**What you have to do**
Extract exactly and only the lines of the data below, starting at the line with "points = [vertex.co" and stopping after the final line.

....

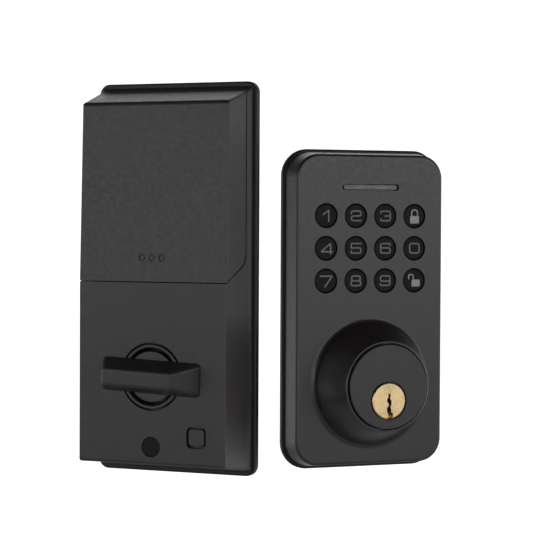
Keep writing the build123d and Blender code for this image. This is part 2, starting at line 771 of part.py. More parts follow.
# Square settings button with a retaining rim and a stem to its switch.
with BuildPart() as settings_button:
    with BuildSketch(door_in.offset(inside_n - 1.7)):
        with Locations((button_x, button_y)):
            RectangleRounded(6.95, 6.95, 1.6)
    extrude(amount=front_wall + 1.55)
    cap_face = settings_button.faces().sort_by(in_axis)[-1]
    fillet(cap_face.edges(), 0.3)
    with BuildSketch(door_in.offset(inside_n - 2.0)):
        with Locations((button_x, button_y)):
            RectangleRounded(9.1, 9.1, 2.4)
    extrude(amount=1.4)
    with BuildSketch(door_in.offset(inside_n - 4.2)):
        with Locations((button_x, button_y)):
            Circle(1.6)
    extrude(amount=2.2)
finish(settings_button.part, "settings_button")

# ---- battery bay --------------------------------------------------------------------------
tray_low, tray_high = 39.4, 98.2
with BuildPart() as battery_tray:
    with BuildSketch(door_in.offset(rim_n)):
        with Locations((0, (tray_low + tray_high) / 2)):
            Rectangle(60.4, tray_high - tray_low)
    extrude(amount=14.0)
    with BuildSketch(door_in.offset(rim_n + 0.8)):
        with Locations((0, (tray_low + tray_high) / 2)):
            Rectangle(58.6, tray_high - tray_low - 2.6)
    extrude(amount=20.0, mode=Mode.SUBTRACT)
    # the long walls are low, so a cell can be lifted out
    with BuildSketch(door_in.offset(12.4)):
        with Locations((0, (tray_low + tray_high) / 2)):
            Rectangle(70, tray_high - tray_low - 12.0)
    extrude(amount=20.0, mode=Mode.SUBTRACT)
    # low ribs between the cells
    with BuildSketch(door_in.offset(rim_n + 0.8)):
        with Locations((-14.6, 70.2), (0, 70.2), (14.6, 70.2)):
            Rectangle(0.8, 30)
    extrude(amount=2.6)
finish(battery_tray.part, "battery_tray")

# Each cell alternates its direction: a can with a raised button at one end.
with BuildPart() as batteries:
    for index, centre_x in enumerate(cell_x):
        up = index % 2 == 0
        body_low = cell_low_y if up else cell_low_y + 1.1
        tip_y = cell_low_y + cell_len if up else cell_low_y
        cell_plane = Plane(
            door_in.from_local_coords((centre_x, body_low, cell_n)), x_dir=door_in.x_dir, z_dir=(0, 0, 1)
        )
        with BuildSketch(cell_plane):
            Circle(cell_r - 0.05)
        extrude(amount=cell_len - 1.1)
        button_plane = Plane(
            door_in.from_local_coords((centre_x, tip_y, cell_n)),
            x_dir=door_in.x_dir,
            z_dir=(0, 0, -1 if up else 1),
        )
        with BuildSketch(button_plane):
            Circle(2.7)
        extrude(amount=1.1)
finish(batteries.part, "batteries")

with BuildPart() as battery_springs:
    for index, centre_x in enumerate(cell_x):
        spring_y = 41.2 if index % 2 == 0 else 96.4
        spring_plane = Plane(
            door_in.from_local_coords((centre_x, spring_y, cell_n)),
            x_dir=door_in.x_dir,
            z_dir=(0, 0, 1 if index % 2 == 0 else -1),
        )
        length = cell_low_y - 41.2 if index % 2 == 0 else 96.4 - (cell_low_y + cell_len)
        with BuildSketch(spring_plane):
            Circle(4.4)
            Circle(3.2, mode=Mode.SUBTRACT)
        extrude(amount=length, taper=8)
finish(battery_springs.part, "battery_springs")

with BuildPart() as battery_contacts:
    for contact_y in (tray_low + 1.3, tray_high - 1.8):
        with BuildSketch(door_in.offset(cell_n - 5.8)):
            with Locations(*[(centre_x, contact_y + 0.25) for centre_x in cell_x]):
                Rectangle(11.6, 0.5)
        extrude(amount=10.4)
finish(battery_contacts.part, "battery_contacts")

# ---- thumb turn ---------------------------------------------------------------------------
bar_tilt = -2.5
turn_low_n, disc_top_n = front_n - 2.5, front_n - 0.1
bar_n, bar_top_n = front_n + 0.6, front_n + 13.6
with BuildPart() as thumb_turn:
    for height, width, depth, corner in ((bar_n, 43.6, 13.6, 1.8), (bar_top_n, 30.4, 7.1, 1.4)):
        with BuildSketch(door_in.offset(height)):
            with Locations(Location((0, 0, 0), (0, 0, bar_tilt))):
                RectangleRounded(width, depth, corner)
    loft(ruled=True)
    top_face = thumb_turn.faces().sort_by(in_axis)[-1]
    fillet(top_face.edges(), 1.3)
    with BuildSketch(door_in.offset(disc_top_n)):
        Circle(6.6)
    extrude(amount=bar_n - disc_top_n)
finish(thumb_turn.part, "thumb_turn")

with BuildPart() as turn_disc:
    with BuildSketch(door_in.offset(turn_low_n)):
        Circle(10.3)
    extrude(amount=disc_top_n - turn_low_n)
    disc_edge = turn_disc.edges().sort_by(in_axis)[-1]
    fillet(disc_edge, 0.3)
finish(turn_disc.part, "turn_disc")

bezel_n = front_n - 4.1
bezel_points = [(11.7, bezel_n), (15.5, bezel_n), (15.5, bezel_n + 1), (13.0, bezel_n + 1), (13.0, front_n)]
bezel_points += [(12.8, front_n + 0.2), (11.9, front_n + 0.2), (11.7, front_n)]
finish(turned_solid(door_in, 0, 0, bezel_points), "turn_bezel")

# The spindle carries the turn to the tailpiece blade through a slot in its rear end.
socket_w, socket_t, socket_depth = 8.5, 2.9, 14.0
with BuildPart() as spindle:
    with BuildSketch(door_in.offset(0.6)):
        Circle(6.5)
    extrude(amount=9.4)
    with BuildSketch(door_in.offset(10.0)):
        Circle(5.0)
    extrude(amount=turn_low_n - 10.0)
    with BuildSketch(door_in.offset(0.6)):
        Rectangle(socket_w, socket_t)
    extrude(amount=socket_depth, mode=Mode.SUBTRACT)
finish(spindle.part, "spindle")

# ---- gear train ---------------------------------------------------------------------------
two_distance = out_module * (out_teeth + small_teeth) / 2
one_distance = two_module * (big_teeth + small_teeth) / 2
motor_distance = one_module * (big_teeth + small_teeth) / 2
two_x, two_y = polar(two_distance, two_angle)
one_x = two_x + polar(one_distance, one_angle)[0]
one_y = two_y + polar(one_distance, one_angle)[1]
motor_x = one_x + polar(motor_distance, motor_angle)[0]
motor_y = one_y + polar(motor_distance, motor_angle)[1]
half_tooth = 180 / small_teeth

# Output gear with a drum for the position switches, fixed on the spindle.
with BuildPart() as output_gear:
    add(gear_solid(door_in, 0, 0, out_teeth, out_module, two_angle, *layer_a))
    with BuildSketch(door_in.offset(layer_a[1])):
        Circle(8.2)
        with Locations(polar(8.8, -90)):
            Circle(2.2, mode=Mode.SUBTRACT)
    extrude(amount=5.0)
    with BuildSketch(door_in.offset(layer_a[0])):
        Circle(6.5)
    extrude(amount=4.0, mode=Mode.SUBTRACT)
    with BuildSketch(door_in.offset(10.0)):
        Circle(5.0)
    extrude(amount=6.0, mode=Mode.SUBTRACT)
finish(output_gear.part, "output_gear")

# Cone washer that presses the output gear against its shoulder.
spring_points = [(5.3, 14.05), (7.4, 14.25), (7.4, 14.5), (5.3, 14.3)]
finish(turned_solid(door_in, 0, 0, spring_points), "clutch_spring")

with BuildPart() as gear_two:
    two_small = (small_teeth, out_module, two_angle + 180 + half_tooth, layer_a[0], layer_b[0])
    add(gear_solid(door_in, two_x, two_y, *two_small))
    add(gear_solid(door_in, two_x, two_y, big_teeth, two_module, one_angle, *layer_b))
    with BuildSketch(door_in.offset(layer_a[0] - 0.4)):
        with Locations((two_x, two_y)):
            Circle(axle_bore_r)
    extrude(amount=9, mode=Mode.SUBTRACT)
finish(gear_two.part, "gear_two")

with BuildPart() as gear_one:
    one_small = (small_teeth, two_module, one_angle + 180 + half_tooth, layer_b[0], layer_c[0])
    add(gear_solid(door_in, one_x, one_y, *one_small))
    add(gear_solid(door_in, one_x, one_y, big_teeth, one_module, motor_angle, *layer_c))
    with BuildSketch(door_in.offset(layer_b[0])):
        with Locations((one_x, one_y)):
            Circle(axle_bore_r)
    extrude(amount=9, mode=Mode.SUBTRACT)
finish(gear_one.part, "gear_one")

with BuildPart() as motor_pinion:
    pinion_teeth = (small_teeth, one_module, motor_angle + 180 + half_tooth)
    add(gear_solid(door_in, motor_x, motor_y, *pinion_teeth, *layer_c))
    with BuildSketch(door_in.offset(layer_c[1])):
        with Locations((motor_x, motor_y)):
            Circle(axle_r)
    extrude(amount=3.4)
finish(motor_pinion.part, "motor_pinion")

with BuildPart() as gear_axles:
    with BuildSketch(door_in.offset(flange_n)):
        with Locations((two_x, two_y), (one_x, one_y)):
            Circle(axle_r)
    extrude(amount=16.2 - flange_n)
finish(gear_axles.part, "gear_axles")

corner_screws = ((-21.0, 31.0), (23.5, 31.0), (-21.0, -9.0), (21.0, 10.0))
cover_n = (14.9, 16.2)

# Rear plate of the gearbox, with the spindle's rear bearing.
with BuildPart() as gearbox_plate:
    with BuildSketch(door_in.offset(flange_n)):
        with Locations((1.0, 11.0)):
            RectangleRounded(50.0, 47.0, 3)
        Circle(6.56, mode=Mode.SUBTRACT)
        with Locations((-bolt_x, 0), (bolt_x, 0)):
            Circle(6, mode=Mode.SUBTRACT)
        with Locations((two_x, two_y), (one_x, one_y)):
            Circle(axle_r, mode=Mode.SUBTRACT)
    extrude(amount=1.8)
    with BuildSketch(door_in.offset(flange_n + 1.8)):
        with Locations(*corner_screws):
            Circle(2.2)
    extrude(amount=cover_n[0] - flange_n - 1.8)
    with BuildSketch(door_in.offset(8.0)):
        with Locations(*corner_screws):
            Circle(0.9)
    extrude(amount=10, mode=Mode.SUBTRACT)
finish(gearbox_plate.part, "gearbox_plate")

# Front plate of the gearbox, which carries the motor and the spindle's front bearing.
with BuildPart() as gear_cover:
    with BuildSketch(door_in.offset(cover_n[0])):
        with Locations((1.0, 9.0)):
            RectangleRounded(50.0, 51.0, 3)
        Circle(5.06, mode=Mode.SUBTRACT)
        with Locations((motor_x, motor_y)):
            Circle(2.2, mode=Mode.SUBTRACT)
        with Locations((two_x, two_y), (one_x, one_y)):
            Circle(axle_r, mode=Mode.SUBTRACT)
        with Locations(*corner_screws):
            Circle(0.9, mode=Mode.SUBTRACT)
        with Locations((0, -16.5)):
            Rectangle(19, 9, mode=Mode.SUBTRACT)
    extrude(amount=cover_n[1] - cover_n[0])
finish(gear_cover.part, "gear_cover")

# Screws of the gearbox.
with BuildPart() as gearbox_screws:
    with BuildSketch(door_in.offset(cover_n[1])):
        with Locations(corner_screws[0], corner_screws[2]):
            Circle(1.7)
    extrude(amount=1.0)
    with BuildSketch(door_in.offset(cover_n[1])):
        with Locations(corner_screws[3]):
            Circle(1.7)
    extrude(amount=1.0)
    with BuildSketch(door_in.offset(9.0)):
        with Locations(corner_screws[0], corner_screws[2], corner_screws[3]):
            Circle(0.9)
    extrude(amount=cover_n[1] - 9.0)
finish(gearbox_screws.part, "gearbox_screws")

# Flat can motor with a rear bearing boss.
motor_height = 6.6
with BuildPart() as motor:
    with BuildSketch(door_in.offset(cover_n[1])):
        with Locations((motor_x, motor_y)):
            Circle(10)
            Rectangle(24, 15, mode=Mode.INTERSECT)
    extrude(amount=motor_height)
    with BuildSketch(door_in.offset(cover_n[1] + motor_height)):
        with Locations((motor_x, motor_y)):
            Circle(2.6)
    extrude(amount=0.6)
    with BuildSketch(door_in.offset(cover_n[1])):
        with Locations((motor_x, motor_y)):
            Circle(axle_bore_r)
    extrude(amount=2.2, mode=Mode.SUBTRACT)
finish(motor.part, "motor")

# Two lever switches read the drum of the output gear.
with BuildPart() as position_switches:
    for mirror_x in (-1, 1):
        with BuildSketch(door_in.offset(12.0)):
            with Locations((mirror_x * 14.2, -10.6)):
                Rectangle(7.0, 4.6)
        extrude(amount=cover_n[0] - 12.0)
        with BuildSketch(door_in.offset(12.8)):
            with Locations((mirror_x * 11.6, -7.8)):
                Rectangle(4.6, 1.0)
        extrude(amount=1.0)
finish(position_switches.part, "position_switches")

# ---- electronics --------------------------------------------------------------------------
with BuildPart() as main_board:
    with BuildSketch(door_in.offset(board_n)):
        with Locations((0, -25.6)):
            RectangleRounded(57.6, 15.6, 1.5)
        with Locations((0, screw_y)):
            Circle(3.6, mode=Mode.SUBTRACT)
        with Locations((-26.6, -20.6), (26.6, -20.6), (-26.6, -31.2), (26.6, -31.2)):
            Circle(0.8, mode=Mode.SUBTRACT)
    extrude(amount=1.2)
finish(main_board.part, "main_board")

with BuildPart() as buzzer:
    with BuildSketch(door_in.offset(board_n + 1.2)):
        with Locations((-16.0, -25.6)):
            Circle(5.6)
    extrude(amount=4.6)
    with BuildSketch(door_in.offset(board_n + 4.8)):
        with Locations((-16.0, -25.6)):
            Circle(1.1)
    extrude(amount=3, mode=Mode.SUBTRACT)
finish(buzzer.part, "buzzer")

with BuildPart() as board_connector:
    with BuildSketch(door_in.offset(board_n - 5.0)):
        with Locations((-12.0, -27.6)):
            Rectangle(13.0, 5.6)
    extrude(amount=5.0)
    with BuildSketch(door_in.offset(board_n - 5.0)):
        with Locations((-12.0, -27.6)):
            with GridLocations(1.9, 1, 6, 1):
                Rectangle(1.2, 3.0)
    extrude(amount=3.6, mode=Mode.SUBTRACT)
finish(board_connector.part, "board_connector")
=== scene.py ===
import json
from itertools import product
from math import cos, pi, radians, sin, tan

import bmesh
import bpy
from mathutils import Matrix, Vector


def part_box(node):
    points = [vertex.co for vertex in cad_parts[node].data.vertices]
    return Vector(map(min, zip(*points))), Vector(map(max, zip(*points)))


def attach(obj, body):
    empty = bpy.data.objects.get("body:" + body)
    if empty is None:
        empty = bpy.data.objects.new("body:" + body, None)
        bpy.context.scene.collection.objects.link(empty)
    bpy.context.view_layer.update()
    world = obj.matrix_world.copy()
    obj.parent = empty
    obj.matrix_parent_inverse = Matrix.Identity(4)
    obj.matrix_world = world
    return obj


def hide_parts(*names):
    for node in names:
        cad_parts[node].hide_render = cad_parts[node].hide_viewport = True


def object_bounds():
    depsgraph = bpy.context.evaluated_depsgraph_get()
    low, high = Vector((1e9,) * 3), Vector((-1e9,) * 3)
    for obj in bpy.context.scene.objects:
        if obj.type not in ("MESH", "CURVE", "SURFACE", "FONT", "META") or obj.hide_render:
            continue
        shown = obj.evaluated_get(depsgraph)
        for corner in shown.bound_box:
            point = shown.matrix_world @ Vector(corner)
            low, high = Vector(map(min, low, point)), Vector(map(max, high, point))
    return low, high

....

**Finished task**
    points = [vertex.co for vertex in cad_parts[node].data.vertices]
    return Vector(map(min, zip(*points))), Vector(map(max, zip(*points)))


def attach(obj, body):
    empty = bpy.data.objects.get("body:" + body)
    if empty is None:
        empty = bpy.data.objects.new("body:" + body, None)
        bpy.context.scene.collection.objects.link(empty)
    bpy.context.view_layer.update()
    world = obj.matrix_world.copy()
    obj.parent = empty
    obj.matrix_parent_inverse = Matrix.Identity(4)
    obj.matrix_world = world
    return obj


def hide_parts(*names):
    for node in names:
        cad_parts[node].hide_render = cad_parts[node].hide_viewport = True


def object_bounds():
    depsgraph = bpy.context.evaluated_depsgraph_get()
    low, high = Vector((1e9,) * 3), Vector((-1e9,) * 3)
    for obj in bpy.context.scene.objects:
        if obj.type not in ("MESH", "CURVE", "SURFACE", "FONT", "META") or obj.hide_render:
            continue
        shown = obj.evaluated_get(depsgraph)
        for corner in shown.bound_box:
            point = shown.matrix_world @ Vector(corner)
            low, high = Vector(map(min, low, point)), Vector(map(max, high, point))
    return low, high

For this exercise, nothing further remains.